Google has just released a free Outlook/Google Calendar syncing program. Your problems are solved, and you can now save about 98 hours per year in setting appointments.

Here’s how to do it:

1. Set-up a Google Calendar account if you don’t have one.
2. Create your calendar in your new account.
3. Download the Google Sync program.
4. Run the program
5. Get your calendar link to share with others.
-Next to your new calendar, click the down arrow
-Select Calendar Settings
-On the Calendar Details tab (the tab that opens, scroll down, and right click the HTML icon)
-Copy the URL that opens in the box
-Paste that into a new browser/tab, save as a favorite.

Now, when you share that link with others, they will see your free/busy calendar (they will not see any times, just details like below).

Isn’t the web great?

Mar 13

“They” say it takes an average of 7 emails going back and forth to schedule a meeting.

Wow.
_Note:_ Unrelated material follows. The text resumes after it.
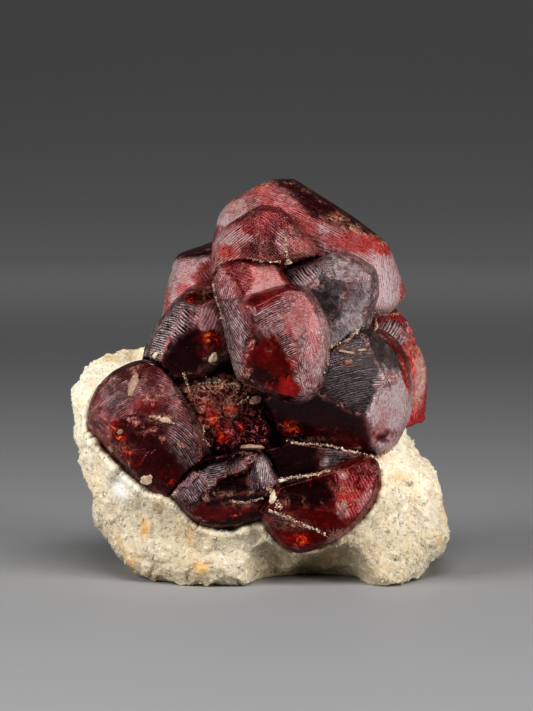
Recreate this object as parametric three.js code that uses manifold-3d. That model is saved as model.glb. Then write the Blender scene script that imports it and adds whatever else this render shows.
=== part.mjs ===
// Garnet crystals on sugary white matrix. Millimetres, +Z up, front of the piece towards -Y.
// Every garnet is a convex crystal given by its corner points; crystals that interpenetrate with
// no seam are joined into one solid, and crystals with a pale seam between them stay apart.
import * as THREE from 'three';
import { ConvexGeometry } from 'three/addons/geometries/ConvexGeometry.js';
import { mergeVertices } from 'three/addons/utils/BufferGeometryUtils.js';
import { ImprovedNoise } from 'three/addons/math/ImprovedNoise.js';
import Module from 'manifold-3d';

const wasm = await Module();
wasm.setup();

// ---- driving dimensions (mm) ----
const SEAM = 0.32;              // width of the pale seam kept between two crystals, and round each in the rock
const ROCK_CENTRE = [-1.5, 4.5, 24.0];  // middle of the matrix block
const ROCK_FRONT = 18.5;        // half depth of the block to the front, at its foot
const ROCK_FRONT_TOP = 6.0;     // the same at its top, where the block leans back behind the crystals
const ROCK_BACK = 19.0;         // half depth of the block to the back
const ROCK_SQUARE = 3.1;        // how blocky the block is (2 is round)
const ROCK_DETAIL = 13;         // mesh steps along one icosahedron edge
const FINE = 0.05;              // edges and slivers smaller than this are closed up
const LUMP = 1.5;               // height of the broad lumps of the rock
const LUMP_SIZE = 9.0;          // their spacing
const CRUMB = 0.7;              // height of the small crumbly lumps
const CRUMB_SIZE = 3.6;         // their spacing
const NOTCH_RISE = 6.2;         // how far the underside rises between the two front feet
const NOTCH_X = [0.5, 17.5];    // where that rise starts and ends across the front

// Silhouette of the matrix seen from the front, as [x, z].
const ROCK_OUTLINE = [
  [-23.0, 44.1], [-29.9, 43.1], [-33.8, 40.2], [-37.3, 35.9], [-37.3, 32.7], [-36.0, 30.8],
  [-36.7, 28.4], [-35.4, 21.8], [-33.2, 16.9], [-32.6, 10.2], [-29.7, 6.3], [-26.9, 2.0],
  [-24.0, -0.5], [-20.0, -3.0], [-8.0, -4.0], [3.0, -4.0], [14.0, -4.0], [24.0, -4.0],
  [31.0, -2.0], [33.0, 2.4], [37.4, 6.1], [37.2, 9.1], [35.8, 12.4], [35.2, 17.9],
  [33.0, 21.2], [30.9, 22.6], [30.9, 24.5], [28.3, 28.0], [28.0, 32.4], [26.6, 39.3],
  [23.6, 48.2], [17.7, 59.4], [7.7, 64.9], [-2.2, 63.9], [-9.1, 58.6], [-15.1, 50.7],
  [-20.0, 45.2],
];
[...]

Would be nice to be able to do it in one (request and response). “They” also say employees spend 100 hours per year setting meetings.

Here are some tips to schedule meetings faster:

-Offer the place, time and date when you schedule a meeting. Avoid this: “Do you want to meet?” “Yes.” “Ok, when?” “At Starbucks.” “What day and time?”…yada yada. Instead, “Can you meet at Starbucks on Tuesday at 10 am?”

-Clarify the location. Odds are there are more than one Starbucks. Make sure you designate the exact Starbucks you’re talking about.

-Provide alternative dates. “If you can’t do the date above, I am also available Thursday at 10 am or Friday at 9am.” If you want to really streamline the process, provide your public free/busy Google Calendar (requires that you use Google Calendar of course). This allows your meeting mate to see your entire free/busy calendar, and they can tell you when they can meet. If you don’t use Google calendar and you don’t have anything overly sensitive on your Outlook calendar, I’ve even taken a screen shot of my calendar and pasted it in the email.

Happy meeting making! I hope this helps you cut down on the time it takes you to schedule a meeting!